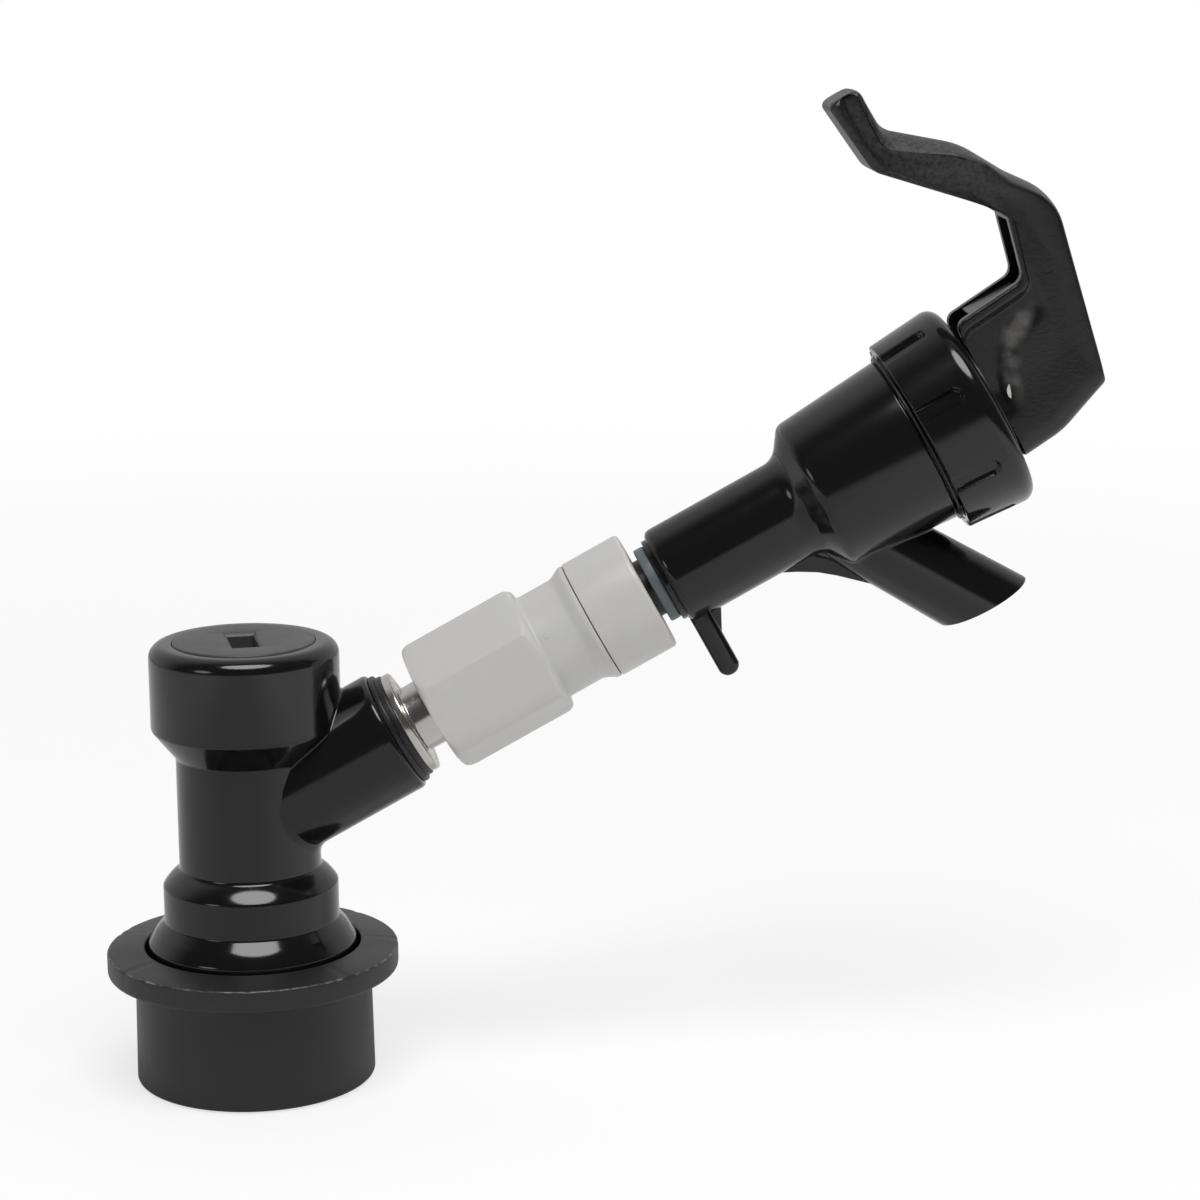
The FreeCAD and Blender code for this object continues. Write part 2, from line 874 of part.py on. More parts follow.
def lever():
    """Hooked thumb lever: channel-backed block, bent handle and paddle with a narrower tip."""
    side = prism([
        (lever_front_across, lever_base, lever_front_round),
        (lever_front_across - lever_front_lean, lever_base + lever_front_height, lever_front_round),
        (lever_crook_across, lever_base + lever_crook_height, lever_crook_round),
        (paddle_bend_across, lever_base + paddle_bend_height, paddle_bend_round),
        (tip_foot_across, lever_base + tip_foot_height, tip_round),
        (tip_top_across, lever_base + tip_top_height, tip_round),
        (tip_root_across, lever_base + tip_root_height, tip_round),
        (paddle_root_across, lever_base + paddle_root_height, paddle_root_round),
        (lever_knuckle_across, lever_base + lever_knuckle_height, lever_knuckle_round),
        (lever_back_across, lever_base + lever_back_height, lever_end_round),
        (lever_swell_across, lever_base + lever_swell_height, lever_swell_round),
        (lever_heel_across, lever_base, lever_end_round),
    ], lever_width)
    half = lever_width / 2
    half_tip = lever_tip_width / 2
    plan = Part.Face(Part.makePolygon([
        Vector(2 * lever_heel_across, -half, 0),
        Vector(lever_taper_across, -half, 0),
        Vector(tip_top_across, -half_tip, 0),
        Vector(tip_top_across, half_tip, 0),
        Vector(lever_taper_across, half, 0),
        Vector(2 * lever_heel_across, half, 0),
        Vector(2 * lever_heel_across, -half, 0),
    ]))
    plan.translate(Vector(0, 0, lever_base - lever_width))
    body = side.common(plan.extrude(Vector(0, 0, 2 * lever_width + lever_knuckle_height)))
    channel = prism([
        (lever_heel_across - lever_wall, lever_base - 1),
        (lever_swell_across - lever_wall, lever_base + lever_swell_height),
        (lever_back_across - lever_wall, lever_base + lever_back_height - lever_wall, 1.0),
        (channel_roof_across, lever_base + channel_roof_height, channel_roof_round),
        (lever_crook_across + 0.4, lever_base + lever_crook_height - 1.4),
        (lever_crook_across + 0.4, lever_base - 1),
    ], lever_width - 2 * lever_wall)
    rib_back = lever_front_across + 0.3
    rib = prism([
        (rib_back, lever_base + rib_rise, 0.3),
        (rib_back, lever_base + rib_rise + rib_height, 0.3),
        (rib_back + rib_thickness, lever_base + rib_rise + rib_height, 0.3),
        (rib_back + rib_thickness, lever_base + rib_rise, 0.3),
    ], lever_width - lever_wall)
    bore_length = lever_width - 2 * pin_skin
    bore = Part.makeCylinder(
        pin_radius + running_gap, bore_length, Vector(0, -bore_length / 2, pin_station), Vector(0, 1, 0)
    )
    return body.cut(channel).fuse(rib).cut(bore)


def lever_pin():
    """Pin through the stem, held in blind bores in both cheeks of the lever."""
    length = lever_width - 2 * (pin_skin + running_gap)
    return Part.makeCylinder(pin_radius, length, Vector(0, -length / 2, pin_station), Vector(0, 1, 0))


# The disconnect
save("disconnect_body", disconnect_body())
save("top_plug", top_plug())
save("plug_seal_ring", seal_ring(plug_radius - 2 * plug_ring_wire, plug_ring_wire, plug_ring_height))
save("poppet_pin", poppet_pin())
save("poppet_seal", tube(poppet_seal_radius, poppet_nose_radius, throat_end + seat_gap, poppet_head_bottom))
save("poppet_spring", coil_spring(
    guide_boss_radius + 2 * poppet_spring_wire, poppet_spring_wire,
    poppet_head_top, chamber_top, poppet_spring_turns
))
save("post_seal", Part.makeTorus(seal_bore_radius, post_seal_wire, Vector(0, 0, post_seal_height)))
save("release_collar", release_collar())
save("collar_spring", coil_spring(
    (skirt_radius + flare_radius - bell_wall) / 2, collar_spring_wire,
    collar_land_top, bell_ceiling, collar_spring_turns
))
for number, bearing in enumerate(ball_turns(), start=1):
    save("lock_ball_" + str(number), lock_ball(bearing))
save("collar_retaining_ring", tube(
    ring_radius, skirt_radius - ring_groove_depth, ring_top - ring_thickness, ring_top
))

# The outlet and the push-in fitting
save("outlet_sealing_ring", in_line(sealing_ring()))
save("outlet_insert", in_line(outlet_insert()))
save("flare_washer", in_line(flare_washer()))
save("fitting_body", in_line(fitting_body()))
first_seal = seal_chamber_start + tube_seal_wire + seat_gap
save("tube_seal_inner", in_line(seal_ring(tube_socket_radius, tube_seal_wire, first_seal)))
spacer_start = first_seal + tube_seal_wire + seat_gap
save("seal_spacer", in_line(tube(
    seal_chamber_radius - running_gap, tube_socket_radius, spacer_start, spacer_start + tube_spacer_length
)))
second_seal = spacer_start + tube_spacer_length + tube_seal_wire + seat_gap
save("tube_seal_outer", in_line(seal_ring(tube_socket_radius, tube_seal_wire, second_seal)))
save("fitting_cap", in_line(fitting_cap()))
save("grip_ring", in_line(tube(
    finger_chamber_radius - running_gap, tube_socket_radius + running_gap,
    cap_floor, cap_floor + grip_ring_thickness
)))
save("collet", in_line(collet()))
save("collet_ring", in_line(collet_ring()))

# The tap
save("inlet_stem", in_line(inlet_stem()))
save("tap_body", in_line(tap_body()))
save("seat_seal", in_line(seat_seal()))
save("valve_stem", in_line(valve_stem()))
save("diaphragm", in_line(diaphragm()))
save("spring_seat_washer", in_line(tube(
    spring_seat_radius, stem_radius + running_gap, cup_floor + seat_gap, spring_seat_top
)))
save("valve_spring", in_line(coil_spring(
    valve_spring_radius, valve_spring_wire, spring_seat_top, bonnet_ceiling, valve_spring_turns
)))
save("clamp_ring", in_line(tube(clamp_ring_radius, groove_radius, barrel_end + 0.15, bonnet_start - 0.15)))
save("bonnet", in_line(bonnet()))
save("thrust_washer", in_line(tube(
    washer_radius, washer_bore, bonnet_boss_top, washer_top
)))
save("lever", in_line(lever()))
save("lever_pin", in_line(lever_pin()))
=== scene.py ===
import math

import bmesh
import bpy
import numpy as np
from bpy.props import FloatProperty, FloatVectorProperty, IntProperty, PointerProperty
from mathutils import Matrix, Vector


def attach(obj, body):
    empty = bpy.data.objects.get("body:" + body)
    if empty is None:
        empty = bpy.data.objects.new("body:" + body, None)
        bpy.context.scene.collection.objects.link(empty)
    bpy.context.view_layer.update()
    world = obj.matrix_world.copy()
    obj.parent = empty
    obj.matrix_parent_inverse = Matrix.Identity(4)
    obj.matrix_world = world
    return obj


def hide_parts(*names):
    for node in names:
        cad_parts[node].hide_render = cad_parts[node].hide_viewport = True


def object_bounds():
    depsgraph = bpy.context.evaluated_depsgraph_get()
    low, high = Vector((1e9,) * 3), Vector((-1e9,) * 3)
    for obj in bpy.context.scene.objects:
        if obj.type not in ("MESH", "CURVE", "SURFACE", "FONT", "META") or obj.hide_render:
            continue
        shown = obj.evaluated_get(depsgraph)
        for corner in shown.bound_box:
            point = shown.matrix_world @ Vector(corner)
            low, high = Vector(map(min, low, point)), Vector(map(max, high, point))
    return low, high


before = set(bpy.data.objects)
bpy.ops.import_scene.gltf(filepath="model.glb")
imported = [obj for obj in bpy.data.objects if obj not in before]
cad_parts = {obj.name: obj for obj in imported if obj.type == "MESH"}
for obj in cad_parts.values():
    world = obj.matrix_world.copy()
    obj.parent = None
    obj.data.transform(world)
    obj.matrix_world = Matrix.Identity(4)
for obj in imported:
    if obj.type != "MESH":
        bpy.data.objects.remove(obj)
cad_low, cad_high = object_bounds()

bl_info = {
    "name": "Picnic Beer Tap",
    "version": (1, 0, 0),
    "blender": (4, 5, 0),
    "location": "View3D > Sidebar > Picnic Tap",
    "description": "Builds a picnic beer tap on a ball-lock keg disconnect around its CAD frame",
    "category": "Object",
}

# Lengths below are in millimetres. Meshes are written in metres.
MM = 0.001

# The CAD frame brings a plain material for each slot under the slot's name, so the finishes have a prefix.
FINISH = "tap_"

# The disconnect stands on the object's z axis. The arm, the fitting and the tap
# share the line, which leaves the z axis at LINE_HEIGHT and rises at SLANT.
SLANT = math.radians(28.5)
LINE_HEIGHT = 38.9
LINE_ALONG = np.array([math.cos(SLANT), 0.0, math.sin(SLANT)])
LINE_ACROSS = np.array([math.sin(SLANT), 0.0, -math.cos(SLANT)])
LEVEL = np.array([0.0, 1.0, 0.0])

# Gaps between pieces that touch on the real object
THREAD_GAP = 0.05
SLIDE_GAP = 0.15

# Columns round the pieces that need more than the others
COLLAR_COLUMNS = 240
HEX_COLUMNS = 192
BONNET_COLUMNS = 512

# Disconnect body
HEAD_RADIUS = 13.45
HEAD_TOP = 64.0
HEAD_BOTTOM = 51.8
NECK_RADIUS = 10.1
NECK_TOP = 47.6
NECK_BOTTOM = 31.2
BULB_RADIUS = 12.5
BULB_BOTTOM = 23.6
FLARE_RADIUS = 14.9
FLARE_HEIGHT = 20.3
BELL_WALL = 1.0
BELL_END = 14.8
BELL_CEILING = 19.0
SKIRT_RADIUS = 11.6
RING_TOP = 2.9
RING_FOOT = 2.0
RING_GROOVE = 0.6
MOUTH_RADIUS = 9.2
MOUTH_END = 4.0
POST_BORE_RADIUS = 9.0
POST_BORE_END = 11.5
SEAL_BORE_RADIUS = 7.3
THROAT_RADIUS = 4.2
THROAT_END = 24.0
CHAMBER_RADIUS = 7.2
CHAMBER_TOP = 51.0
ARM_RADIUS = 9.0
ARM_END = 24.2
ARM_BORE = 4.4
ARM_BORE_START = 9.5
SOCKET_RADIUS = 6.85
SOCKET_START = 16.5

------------

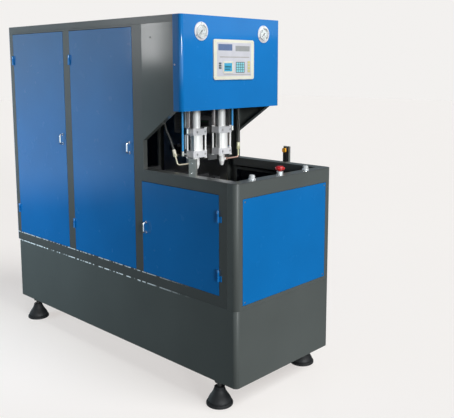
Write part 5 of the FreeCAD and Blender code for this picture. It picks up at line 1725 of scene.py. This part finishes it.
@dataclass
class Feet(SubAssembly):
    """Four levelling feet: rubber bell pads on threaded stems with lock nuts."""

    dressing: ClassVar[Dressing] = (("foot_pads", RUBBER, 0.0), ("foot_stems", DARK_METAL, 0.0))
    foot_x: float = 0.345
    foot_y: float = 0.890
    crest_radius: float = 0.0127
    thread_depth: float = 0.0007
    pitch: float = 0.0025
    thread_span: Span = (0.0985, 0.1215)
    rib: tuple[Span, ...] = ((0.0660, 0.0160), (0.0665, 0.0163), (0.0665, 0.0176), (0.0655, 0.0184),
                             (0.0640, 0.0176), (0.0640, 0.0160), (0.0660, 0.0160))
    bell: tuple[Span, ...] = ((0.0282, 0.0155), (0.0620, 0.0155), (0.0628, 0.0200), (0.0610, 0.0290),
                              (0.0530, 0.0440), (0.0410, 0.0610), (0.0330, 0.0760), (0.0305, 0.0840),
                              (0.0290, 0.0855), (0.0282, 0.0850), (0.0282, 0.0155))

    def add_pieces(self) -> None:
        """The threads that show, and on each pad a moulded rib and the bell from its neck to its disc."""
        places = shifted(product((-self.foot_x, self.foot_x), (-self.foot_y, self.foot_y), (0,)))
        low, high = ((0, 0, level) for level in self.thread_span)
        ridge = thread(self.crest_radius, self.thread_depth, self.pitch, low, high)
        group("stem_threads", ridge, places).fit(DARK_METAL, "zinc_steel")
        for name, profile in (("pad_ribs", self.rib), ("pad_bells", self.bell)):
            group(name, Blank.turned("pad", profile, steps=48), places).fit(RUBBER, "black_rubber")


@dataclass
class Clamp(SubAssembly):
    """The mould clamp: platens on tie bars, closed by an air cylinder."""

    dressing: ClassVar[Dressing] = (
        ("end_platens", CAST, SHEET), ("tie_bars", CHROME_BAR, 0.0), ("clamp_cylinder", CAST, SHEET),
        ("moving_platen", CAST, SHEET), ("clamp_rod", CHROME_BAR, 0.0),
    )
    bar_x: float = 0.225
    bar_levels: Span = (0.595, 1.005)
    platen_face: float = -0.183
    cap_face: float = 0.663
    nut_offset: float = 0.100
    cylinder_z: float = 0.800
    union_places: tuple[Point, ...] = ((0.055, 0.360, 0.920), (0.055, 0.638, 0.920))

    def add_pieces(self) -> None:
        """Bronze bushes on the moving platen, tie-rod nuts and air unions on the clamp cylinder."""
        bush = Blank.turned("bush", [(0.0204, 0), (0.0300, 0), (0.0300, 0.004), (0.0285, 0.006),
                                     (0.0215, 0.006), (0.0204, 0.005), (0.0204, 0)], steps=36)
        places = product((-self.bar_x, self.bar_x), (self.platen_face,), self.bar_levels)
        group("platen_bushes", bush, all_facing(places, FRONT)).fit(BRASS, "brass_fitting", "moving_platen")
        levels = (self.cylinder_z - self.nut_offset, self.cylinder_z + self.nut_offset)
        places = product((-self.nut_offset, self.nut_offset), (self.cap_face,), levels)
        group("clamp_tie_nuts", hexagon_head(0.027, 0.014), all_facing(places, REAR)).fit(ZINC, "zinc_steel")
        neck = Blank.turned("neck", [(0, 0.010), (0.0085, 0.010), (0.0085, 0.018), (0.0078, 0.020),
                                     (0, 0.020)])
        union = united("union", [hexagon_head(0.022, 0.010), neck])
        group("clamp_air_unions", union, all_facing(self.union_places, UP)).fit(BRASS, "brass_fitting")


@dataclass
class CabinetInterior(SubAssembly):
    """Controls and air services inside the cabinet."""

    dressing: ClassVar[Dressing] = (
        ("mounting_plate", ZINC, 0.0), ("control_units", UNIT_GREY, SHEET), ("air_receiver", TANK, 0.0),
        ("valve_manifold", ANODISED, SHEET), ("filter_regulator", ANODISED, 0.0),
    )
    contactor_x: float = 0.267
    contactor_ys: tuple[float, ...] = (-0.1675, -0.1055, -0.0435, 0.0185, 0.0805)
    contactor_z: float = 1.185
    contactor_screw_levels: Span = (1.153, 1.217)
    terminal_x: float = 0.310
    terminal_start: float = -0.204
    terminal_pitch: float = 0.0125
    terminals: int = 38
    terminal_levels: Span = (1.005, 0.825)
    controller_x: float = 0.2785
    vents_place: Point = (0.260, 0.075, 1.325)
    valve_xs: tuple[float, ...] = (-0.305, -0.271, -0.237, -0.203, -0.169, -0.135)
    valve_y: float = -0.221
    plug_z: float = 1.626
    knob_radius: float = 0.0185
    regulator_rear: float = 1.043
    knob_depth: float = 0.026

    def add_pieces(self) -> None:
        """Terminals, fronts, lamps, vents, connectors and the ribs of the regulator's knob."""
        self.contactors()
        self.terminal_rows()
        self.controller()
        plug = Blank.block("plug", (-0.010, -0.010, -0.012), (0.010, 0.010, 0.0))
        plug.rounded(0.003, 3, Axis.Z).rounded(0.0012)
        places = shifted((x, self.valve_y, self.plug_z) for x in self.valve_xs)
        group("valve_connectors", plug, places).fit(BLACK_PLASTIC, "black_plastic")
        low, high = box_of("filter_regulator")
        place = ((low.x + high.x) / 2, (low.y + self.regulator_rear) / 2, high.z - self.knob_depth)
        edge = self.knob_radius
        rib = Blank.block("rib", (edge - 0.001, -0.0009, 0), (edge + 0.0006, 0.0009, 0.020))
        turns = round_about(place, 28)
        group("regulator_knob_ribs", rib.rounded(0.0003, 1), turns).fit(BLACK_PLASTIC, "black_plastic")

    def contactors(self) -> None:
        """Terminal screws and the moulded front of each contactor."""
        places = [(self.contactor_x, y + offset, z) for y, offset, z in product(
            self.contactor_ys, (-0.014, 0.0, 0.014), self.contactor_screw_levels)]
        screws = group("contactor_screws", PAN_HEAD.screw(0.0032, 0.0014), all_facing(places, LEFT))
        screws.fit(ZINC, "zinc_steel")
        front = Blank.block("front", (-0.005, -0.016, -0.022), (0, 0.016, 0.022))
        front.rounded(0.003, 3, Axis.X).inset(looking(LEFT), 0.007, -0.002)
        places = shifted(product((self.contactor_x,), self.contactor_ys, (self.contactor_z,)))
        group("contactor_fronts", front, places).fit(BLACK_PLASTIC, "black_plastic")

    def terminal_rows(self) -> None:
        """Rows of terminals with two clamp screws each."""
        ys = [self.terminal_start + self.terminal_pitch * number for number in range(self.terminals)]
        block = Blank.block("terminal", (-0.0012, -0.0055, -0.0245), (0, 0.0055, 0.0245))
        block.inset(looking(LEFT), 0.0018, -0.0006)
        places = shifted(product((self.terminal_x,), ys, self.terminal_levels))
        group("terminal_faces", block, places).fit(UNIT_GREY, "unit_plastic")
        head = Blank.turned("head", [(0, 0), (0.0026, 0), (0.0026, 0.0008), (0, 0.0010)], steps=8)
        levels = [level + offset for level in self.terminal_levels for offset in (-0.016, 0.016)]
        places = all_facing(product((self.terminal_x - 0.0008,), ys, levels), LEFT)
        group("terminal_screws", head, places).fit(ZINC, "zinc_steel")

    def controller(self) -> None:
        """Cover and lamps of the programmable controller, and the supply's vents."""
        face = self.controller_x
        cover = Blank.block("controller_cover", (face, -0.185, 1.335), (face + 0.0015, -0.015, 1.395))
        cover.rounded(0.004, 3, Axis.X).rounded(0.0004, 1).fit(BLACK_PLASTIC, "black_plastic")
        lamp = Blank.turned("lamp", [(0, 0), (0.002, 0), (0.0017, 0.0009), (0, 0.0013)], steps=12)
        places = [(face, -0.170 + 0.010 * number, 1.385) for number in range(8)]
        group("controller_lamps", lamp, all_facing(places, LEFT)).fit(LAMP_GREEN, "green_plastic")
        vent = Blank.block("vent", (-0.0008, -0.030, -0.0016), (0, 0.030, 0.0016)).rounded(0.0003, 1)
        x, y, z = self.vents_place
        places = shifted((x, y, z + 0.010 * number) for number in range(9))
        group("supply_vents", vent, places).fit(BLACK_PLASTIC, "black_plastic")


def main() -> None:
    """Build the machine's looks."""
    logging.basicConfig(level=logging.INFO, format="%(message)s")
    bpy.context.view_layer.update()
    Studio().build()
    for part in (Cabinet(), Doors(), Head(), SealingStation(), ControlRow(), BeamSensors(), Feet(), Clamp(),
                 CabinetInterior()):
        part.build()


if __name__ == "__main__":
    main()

------------

[Set problem]
Begin at the line that has "bonnet_start - 0.15)))", stop after the line that has "if empty is", and repeat exactly those lines, nothing more.

[Answer to this exercise]
save("clamp_ring", in_line(tube(clamp_ring_radius, groove_radius, barrel_end + 0.15, bonnet_start - 0.15)))
save("bonnet", in_line(bonnet()))
save("thrust_washer", in_line(tube(
    washer_radius, washer_bore, bonnet_boss_top, washer_top
)))
save("lever", in_line(lever()))
save("lever_pin", in_line(lever_pin()))
=== scene.py ===
import math

import bmesh
import bpy
import numpy as np
from bpy.props import FloatProperty, FloatVectorProperty, IntProperty, PointerProperty
from mathutils import Matrix, Vector


def attach(obj, body):
    empty = bpy.data.objects.get("body:" + body)
    if empty is None:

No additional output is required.